Corn and Cows Way Up North

Northstar Notes

Livestock and crop production going strong in northwestern Minnesota.

Published on: July 15, 2013

It was a productive, story-gathering three days for me this week as I traveled to the northwest corner of the state.

I joined the Minnesota Cattlemen's summer beef tour in Roseau and stopped by the Magnusson Research Farm while there. Plus, I made other visits to farms for stories you'll see in The Farmer over the next several months.

I was in that part of the state last summer when I participated in the Minnesota Soybean Growers' See For Yourself tour. That trip was an eye opener for all to be able to see what growers are doing north of Crookston. Yes, there were soybeans—plenty of them. Farmers from southern Minnesota learned a lot about their northern counterparts. Valuable soybean research made it possible for beans to go in the ground up there.

Theres the beef. At one farm stop, Minnesota Cattlemens tour participants had a chance to eyeball a pen of heifers and compare their rankings, based on gain and grade, with how a DNA-scoring program placed them.
There's the beef. At one farm stop, Minnesota Cattlemen's tour participants had a chance to eyeball a pen of heifers and compare their rankings, based on gain and grade, with how a DNA-scoring program placed them.
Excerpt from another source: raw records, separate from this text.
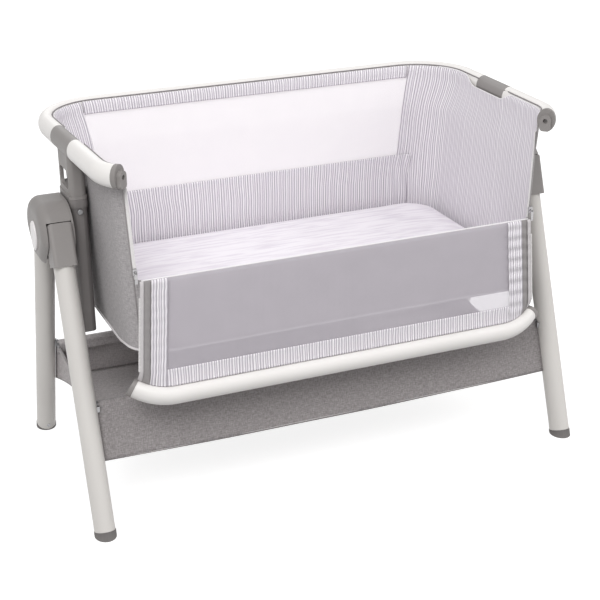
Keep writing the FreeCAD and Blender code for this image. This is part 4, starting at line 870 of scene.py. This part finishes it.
def front_net_points():
    """Net of the drop side, pulled flat with a slight belly and one soft crease near its middle."""
    inner = BORDER_WIDTH - NET_OVERLAP
    z = np.linspace(PANEL_FOOT + 1.0, HINGE_Z - 0.4, 40)[:, None]
    u = np.linspace(-1, 1, 121)[None, :]
    x = u * (panel_half(z) - inner)
    points = panel_surface(x, np.broadcast_to(z, x.shape))
    fade = np.sin(np.pi * (z - PANEL_FOOT) / (HINGE_Z - PANEL_FOOT))
    crease = NET_CREASE[2] * np.exp(-((x - NET_CREASE[0]) / NET_CREASE[1]) ** 2)
    points[..., 1] += NET_BEHIND + fade * (NET_BELLY * np.cos(u * 2.6) - crease)
    return points


cloth_piece("drop_net_cloth", front_net_points(), "front_mesh", thick=0.0,
            stand_for=["drop_net"], body="drop_side")


# ---------------------------------------------------------------- zips

def teeth(name, path, out, body, pitch=2.4, half_sizes=(1.3, 0.9, 0.7)):
    """Nylon zip teeth: one small plain block at each pitch along a path, set out to one side."""
    path = np.asarray(path, float)
    run = np.concatenate([[0], np.cumsum(np.linalg.norm(np.diff(path, axis=0), axis=1))])
    at = np.arange(1.0, run[-1] - 1.0, pitch)
    middle = np.stack([np.interp(at, run, path[:, k]) for k in range(3)], -1)
    along = np.array([0.0, 0.0, 1.0])
    out = np.asarray(out, float)
    out = out / np.linalg.norm(out)
    face = np.cross(along, out)
    corner = np.array([(a, b, c) for a in (-1, 1) for b in (-1, 1) for c in (-1, 1)], float)
    corner *= half_sizes
    block = corner[:, :1] * out + corner[:, 1:2] * face + corner[:, 2:] * along
    points = (middle[:, None] + block[None]).reshape(-1, 3)
    faces = np.array([(0, 1, 3, 2), (4, 6, 7, 5), (0, 4, 5, 1), (2, 3, 7, 6), (0, 2, 6, 4), (1, 5, 7, 3)])
    quads = (faces[None] + 8 * np.arange(len(at))[:, None, None]).reshape(-1, 4)
    mesh = bpy.data.meshes.new(name)
    mesh.from_pydata((points * MM).tolist(), [], quads.tolist())
    mesh.uv_layers.new(name="cloth")
    mesh.materials.append(FINISH["zip_white"])
    made = in_scene(name, mesh)
    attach(made, body)


def edge_line(z):
    """Front edge of the left end wall at height z."""
    t = np.zeros(z.shape)
    return np.concatenate([tub_ring(t, np.minimum(z, TUB_TOP), 0.2), z[:, None]], -1)


edge_z = np.linspace(HINGE_Z - 1.0, TUB_TOP + 5, 60)
for side_name, side in (("left", 1.0), ("right", -1.0)):
    line = edge_line(edge_z) * [side, 1.0, 1.0]
    inward = np.array([side * math.sin(math.radians(ZIP_ANGLE)), -math.cos(math.radians(ZIP_ANGLE)), 0.0])
    width = np.linspace(0, TAPE_WIDTH, 3)[None, :, None]
    grid = line[:, None] + inward * width + np.array([0.0, 1.0, 0.0])
    cloth_piece(f"edge_tape_{side_name}", grid if side > 0 else grid[:, ::-1], "zip_white",
                stand_for=["edge_zip_tapes"] if side > 0 else ())
    teeth(f"edge_teeth_{side_name}", line + inward * (TAPE_WIDTH + 0.1) + [0.0, 1.0, 0.0], inward, "cradle")
    panel_z = np.linspace(PANEL_FOOT + 8, HINGE_Z - SLIDER_ROOM, 60)
    panel_x = -side * (panel_half(panel_z) + 0.4)
    teeth(f"panel_teeth_{side_name}", panel_surface(panel_x, panel_z), [-side, 0.0, 0.0], "drop_side")


# ---------------------------------------------------------------- mattress

def merged_copy(name, node):
    """A copy of a CAD node's mesh with its loose triangles joined."""
    made = in_scene(name, nodes[node].data.copy())
    made.modifiers.new("join", "WELD").merge_threshold = JOIN_GAP
    bake_modifiers(made)
    return made


def bake_modifiers(piece):
    """Replaces the mesh with what its modifiers make."""
    graph = bpy.context.evaluated_depsgraph_get()
    graph.update()
    mesh = bpy.data.meshes.new_from_object(piece.evaluated_get(graph))
    piece.modifiers.clear()
    piece.data = mesh


def points_of(mesh):
    held = np.zeros(len(mesh.vertices) * 3)
    mesh.vertices.foreach_get("co", held)
    return held.reshape(-1, 3)


def puffed(piece, cap_mm, pressure=4.0, frames=20):
    """Swells a padded form like a filled cover: cloth with inner pressure, its movement capped."""
    before = points_of(piece.data)
    cloth = piece.modifiers.new("cover", "CLOTH")
    cloth.settings.use_pressure = True
    cloth.settings.uniform_pressure_force = pressure
    cloth.settings.effector_weights.gravity = 0.0
    cloth.settings.quality = 4
    cloth.point_cache.frame_end = frames
    for number in range(1, frames + 1):
        bpy.context.scene.frame_set(number)
    bake_modifiers(piece)
    bpy.context.scene.frame_set(1)
    moved = points_of(piece.data) - before
    far = np.linalg.norm(moved, axis=1)
    moved *= np.minimum(1.0, cap_mm * MM / np.maximum(far, 1e-9))[:, None]
    piece.data.vertices.foreach_set("co", (before + moved).astype(np.float32).ravel())


def mattress_pad():
    """Foam pad in a sewn cover: the CAD pad remeshed and swollen a little."""
    pad = merged_copy("mattress_pad", "mattress")
    remesh = pad.modifiers.new("even cells", "REMESH")
    remesh.mode = "VOXEL"
    remesh.voxel_size = PAD_CELL
    bake_modifiers(pad)
    puffed(pad, PAD_SWELL)
    pad.data.materials.clear()
    pad.data.materials.append(FINISH["mattress_cover"])
    pad.data.shade_smooth()
    soft = pad.modifiers.new("soft", "SUBSURF")
    soft.levels = soft.render_levels = 1
    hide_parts("mattress")
    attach(pad, "cradle")


mattress_pad()


# ---------------------------------------------------------------- storage basket

def leg_line(z):
    """Distance of the legs' middle lines from the crib's middle plane at height z."""
    return FOOT_SPREAD * (1.0 - z / LEG_APEX)


def basket_side_points(side):
    """Front or rear cloth: up the outside, over the cross tube and down inside as its hem."""
    rail_z = BASKET_TOP - BASKET_RAIL - 1.0
    rail_in = 2 * BASKET_CLOTH + BASKET_RAIL + 0.9
    outside = np.linspace(BASKET_BOTTOM + 0.5, rail_z - 3, 14)
    over = np.radians(np.linspace(180, 0, 12))
    inside = np.linspace(rail_z - 3, rail_z - BASKET_HEM, 5)
    reach = BASKET_RAIL + 1.3
    wall_depth = BASKET_CLOTH + np.linspace(0, 1, 14) ** 6 * (rail_in - reach - BASKET_CLOTH)
    depth = np.concatenate([wall_depth, rail_in + reach * np.cos(over), np.full(5, rail_in + reach - 1.5)])
    z = np.concatenate([outside, rail_z + reach * np.sin(over), inside])
    u, z = np.linspace(-1, 1, 90)[None, :], z[:, None]
    bow = 1 - u ** 2
    sag = BASKET_SAG * bow * (1 - (z - BASKET_BOTTOM) / (BASKET_TOP - BASKET_BOTTOM)).clip(0, 1)
    pull = 1.2 * np.sin(u * 9.0) * np.exp(-((z - 150) / 40.0) ** 2) * bow
    y = leg_line(z) - depth[:, None] + pull
    points = np.stack(np.broadcast_arrays(u * BASKET_HALF, side * y, z - sag), -1)
    return points if side < 0 else points[:, ::-1]


# the rear cloth, seen from inside the basket, takes the lighter copy of the basket cloth: painted light
for name, side, body in (("rear", 1.0, "stand"), ("front", -1.0, "front_legs")):
    cloth_piece(f"basket_{name}_cloth", basket_side_points(side), "basket_cloth",
                finish=BASKET_PAINTED_LIGHT if side > 0 else None,
                stand_for=[f"basket_{name}"], body=body)


def folds_with_legs(piece):
    """Bakes the piece's place into its mesh; cloth between the rear and the front legs does not follow them
    as the stand folds.
    """
    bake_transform(piece)


def basket_floor_points():
    reach = leg_line(BASKET_BOTTOM) - 1.4
    u, v = np.meshgrid(np.linspace(-1, 1, 90), np.linspace(-1, 1, 30))
    z = BASKET_BOTTOM + 1.2 - BASKET_SAG * (1 - u ** 2) * (0.55 + 0.45 * (1 - v ** 2))
    z = z + 0.7 * np.sin(u * 11 + v * 2.0) * (1 - v ** 2) * (1 - u ** 2)
    half = BASKET_HALF - BASKET_BOW * (1 - v ** 4)
    return np.stack([u * half, v * reach, z], -1)


# the floor takes the lighter copy of the basket cloth: painted light
floor_cloth = cloth_piece("basket_floor_cloth", basket_floor_points(), "basket_cloth",
                          finish=BASKET_PAINTED_LIGHT,
                          stand_for=["basket_floor"], body=None)
folds_with_legs(floor_cloth)


def basket_end_top(v):
    """Top edge of an end: level with the legs' hems and hollowed between them."""
    return BASKET_TOP - BASKET_HOLLOW * (1 - np.abs(v) ** 4)


def basket_end_points():
    v = np.linspace(-1, 1, 60)[None, :]
    rise = np.linspace(0, 1, 16)[:, None]
    z = BASKET_BOTTOM + 0.8 + (basket_end_top(v) - BASKET_BOTTOM - 0.8) * rise
    y = v * (leg_line(z) - 3.6)
    x = -BASKET_HALF + 0.8 + BASKET_BOW * (1 - v ** 4) * (1 - 0.35 * rise)
    return np.stack(np.broadcast_arrays(x, y, z), -1)


# the ends take the lighter copy of the basket cloth: painted light
for side, grid in both_sides(basket_end_points()):
    sheet = cloth_piece(f"basket_end_cloth_{side}", grid, "basket_cloth",
                        finish=BASKET_PAINTED_LIGHT, stand_for=[f"basket_end_{side}"],
                        body=None)
    folds_with_legs(sheet)
    binding = tube_along(f"basket_binding_{side}", grid[-1], BINDING, GREY_BINDING, sides=8,
                         body=None)
    folds_with_legs(binding)


# ---------------------------------------------------------------- leg screws

def leg_screw(name, side):
    """Plain pan-head screw near a rear foot, lathed from its profile, on the leg's front face."""
    middle = np.array([side * LEG_X, leg_line(SCREW_HEIGHT), SCREW_HEIGHT])
    lean = math.atan2(FOOT_SPREAD, LEG_APEX)
    out = np.array([0.0, -math.cos(lean), -math.sin(lean)])
    base = middle + out * (LEG_HALF_DEPTH - 0.3)
    profile = np.array(SCREW_PROFILE)
    turn = np.linspace(0, 2 * np.pi, 24, endpoint=False)
    first = np.array([1.0, 0.0, 0.0])
    second = np.cross(out, first)
    ring = np.cos(turn)[None, :, None] * first + np.sin(turn)[None, :, None] * second
    points = base + profile[:, :1, None] * ring + profile[:, 1:, None] * out
    made = grid_piece(name, points, FINISH["steel"], closed=True)
    made.modifiers.new("closed", "WELD").merge_threshold = JOIN_GAP
    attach(made, "stand")


leg_screw("foot_screw_left", -1.0)
leg_screw("foot_screw_right", 1.0)


# ---------------------------------------------------------------- floor, light and camera

def floor_finish():
    """Plain pale paper floor: a white matt surface that keeps a soft shadow, lifted for the eye only."""
    made, tree = begin("paper_floor")
    path = add(tree, "LightPath", output=None).outputs
    larger = {"operation": "MAXIMUM"}
    seen = add(tree, "Math", {0: path["Is Camera Ray"], 1: path["Is Glossy Ray"]}, larger)
    seen = add(tree, "Math", {0: seen, 1: path["Is Transmission Ray"]}, larger)
    matt = add(tree, "BsdfDiffuse", {"Color": linear("#B4B4B4")})
    glow = add(tree, "Emission", {"Strength": add(tree, "Math", {0: seen, 1: FLOOR_GLOW}, MULTIPLY)})
    both = add(tree, "AddShader", {0: matt, 1: glow})
    add(tree, "OutputMaterial", {"Surface": both}, output=None)
    return made


def make_floor():
    ends = (-FLOOR_REACH, FLOOR_REACH)
    corners = [[(x, y, -FLOOR_DROP) for x in ends] for y in ends]
    floor = grid_piece("floor", np.array(corners), floor_finish())


def make_world():
    """Even studio surround: plain pale light, and pure white where the camera looks past the floor."""
    world = bpy.data.worlds.new("studio")
    bpy.context.scene.world = world
    world.use_nodes = True
    tree = world.node_tree
    tree.nodes.clear()
    path = add(tree, "LightPath", output=None).outputs
    rays = {0: path["Is Camera Ray"], 1: path["Is Transmission Ray"]}
    seen = add(tree, "Math", rays, {"operation": "MAXIMUM"})
    lit = add(tree, "Background", {"Color": linear("#FFFFFF"), "Strength": SURROUND})
    white = add(tree, "Background", {"Color": linear("#FFFFFF"), "Strength": 1.0})
    add(tree, "OutputWorld", {"Surface": add(tree, "MixShader", {0: seen, 1: lit, 2: white})}, output=None)


def area_light(name, place, size, power):
    light = bpy.data.lights.new(name, "AREA")
    light.shape = "DISK"
    light.size = size
    light.energy = power
    made = in_scene(name, light)
    made.location = place
    made.rotation_euler = (Vector(LIGHT_AIM) - Vector(place)).to_track_quat("-Z", "Y").to_euler()


def make_camera():
    """Pinhole camera at the solved place: back, right and up axes from azimuth, elevation and roll."""
    azimuth, elevation, roll = np.radians([CAMERA_AZIMUTH, CAMERA_ELEVATION, CAMERA_ROLL])
    back = np.array([math.sin(azimuth) * math.cos(elevation), -math.cos(azimuth) * math.cos(elevation),
                     math.sin(elevation)])
    right = np.array([math.cos(azimuth), math.sin(azimuth), 0.0])
    up = np.cross(back, right)
    right, up = (math.cos(roll) * right + math.sin(roll) * up, -math.sin(roll) * right + math.cos(roll) * up)
    place = CAMERA_AIM - CAMERA_SLIDE[0] * right - CAMERA_SLIDE[1] * up + CAMERA_DISTANCE * back
    data = bpy.data.cameras.new("camera")
    data.sensor_width = SENSOR
    data.lens = SENSOR * CAMERA_FOCAL_PIXELS / PICTURE_PIXELS
    data.clip_start, data.clip_end = 0.05, 100.0
    made = in_scene("camera", data)
    turn = Matrix([list(row) for row in np.stack([right, up, back], 1)]).to_4x4()
    made.matrix_world = Matrix.Translation(Vector(place * MM)) @ turn
    bpy.context.scene.camera = made


make_floor()
make_world()
area_light("key", (-1.6, -2.4, 3.0), 2.2, 70.0)
area_light("fill", (2.6, -1.6, 2.2), 2.5, 27.0)
area_light("behind", (0.4, 3.0, 2.2), 2.5, 16.0)
make_camera()
bpy.context.scene.view_settings.view_transform = "Standard"
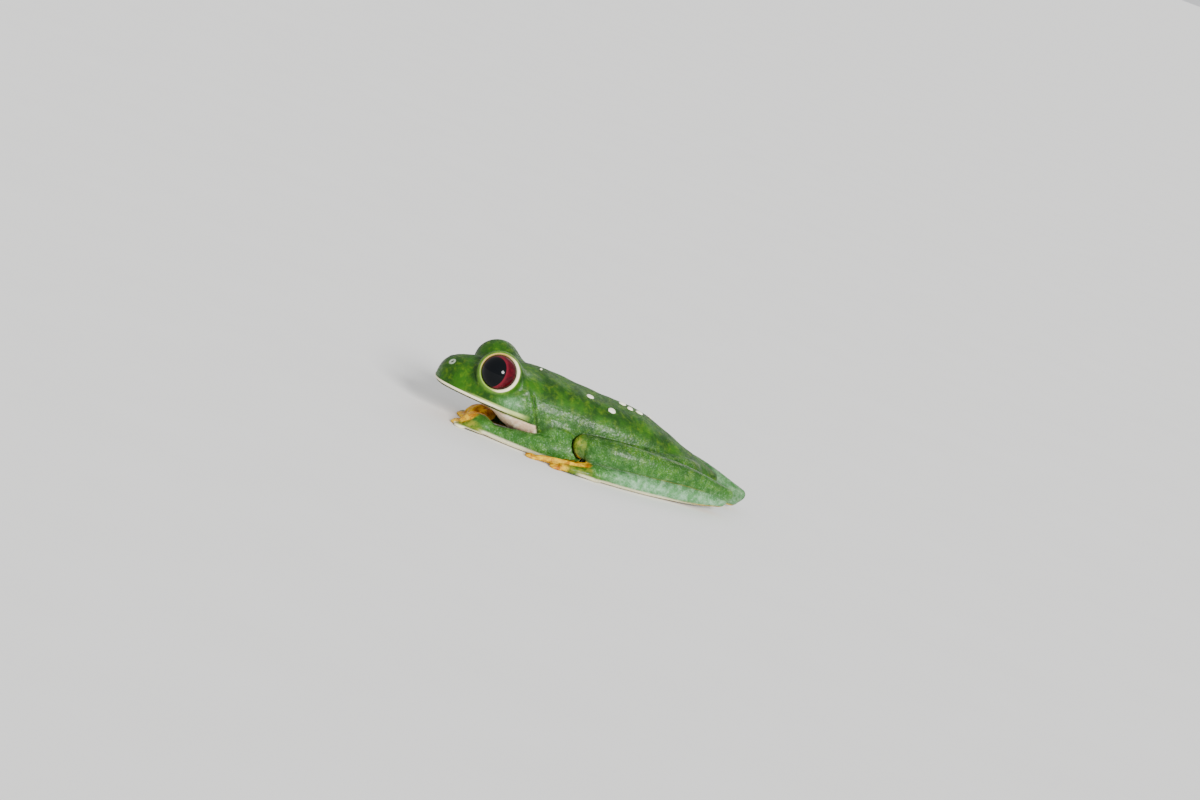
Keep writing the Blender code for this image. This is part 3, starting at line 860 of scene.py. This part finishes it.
def simple_mesh(name, shape, **sizes):
    """A mesh made by one of bmesh's own shapes."""
    bm = bmesh.new()
    shape(bm, **sizes)
    mesh = bpy.data.meshes.new(name)
    bm.to_mesh(mesh)
    bm.free()
    return mesh


def srgb(red, green, blue):
    """A colour given as 0 to 255 on a screen, as the linear values that shaders take."""
    parts = [value / 255 for value in (red, green, blue)]
    return (*[p / 12.92 if p <= 0.04045 else ((p + 0.055) / 1.055) ** 2.4 for p in parts], 1.0)


class Shader:
    """A node material with a Principled BSDF, and a short way of adding nodes to it."""

    def __init__(self, name):
        self.material = bpy.data.materials.new(name)
        self.material.use_nodes = True
        self.tree = self.material.node_tree
        self.principled = self.tree.nodes["Principled BSDF"]
        self.place = self.add("TexCoord").node.outputs["Object"]

    def put(self, value, socket):
        """Sets a socket, or links it to another node's output or to the zone of this name."""
        if isinstance(value, str):
            value = self.zone(value)
        if isinstance(value, bpy.types.NodeSocket):
            self.tree.links.new(value, socket)
        else:
            socket.default_value = value

    def add(self, kind, inputs=None, **settings):
        """A node of this kind with these settings and inputs; returns its first output."""
        made = self.tree.nodes.new("ShaderNode" + kind)
        for key, value in settings.items():
            setattr(made, key, value)
        for key, value in (inputs or {}).items():
            self.put(value, made.inputs[key])
        return made.outputs[0]

    def finish(self, **inputs):
        """Sets the Principled BSDF's inputs, whose names are written with _ for a space."""
        for key, value in inputs.items():
            self.put(value, self.principled.inputs[key.replace("_", " ")])
        return self.material

    def zone(self, name):
        """The values of one of the mesh's zones."""
        return self.add("Attribute", attribute_name=name).node.outputs["Fac"]

    def maths(self, operation, *values):
        return self.add("Math", dict(enumerate(values)), operation=operation)

    def vectors(self, operation, *values):
        return self.add("VectorMath", dict(enumerate(values)), operation=operation)

    def plus(self, first, second):
        return self.maths("ADD", first, second)

    def times(self, first, second):
        return self.maths("MULTIPLY", first, second)

    def ramp(self, value, *stops):
        """A smooth change between values: pairs of place and value or colour."""
        made = self.add("ValToRGB", {"Fac": value}).node
        made.color_ramp.interpolation = "EASE"
        elements = made.color_ramp.elements
        while len(elements) < len(stops):
            elements.new(0.5)
        for element, (place, shade) in zip(elements, stops):
            element.position = place
            element.color = shade if isinstance(shade, tuple) else (shade, shade, shade, 1.0)
        return made.outputs["Color"]

    def mix(self, part, first, second, blend="MIX"):
        """Two colours mixed."""
        made = self.add("Mix", data_type="RGBA", blend_type=blend).node
        self.put(part, made.inputs[0])
        self.put(first, made.inputs[6])
        self.put(second, made.inputs[7])
        return made.outputs[2]

    def blend(self, value, span, first, second):
        """Two colours mixed: the first where the value is below the span, the second above it."""
        return self.mix(self.ramp(value, (span[0], 0.0), (span[1], 1.0)), first, second)

    def noise(self, period, detail=2.0, roughness=0.5, distortion=0.0):
        """Cloudy noise whose lumps are about `period` metres apart."""
        inputs = {"Vector": self.place, "Scale": 1 / period, "Detail": detail}
        return self.add("TexNoise", {**inputs, "Roughness": roughness, "Distortion": distortion})

    def cells(self, period):
        """Distance from the middles of rounded cells that are about `period` metres apart."""
        inputs = {"Vector": self.place, "Scale": 1 / period, "Smoothness": 0.6}
        return self.add("TexVoronoi", inputs, feature="SMOOTH_F1")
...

And folks who recently came north for the cattlemen's tour learned a lot, too. They saw the bean fields alongside the corn, which also is growing in acreage. And they saw that the cattle business in the region has regained some of what it had lost during the bovine TB eradication efforts. It took collaboration among state and federal government agencies, state and local livestock groups, and northwestern Minnesota beef producers to put a halt to the spread of the disease. Those were some tough years as some farmers lost their herds to TB. Yet, various groups and individuals pulled together for the good of the state's livestock industry.

Northern corn. More farmers are adding corn acres to their crop rotations in northwestern Minnesota. Plummer is in Red Lake County, south of Thief River Falls. And that corn looked good. It was taller than knee-high on July 8.
Northern corn. More farmers are adding corn acres to their crop rotations in northwestern Minnesota. Plummer is in Red Lake County, south of Thief River Falls. And that corn looked good. It was taller than knee-high on July 8.

I saw that same spirit of collaboration last summer on the soybean tour and again this summer when I stopped by Magnusson Research Farm in Roseau and a regional small grains plot tour near Strathcona. Farmers were working with university scientists, providing acreage for research trials. Some farmers do this year after year, giving of their time to prepare farmsteads for hosting groups, and offering plots of their land to test seed varieties and fertility and chemical rates. That local research is so critical for Extension and area farmers. They get the chance to see how those crops would perform in their local environment.

It was so heartening to see these small groups of folks working together for the greater common good.

Contrast that with the bitter debates we have seen in recent weeks on the Farm Bill. And this week the House voted to segregate the nutrition title from the Farm Bill.

Does no one in Washington D.C. have eyes on the end result for the common good?

Sadly, I think not. No eyes and no backbone.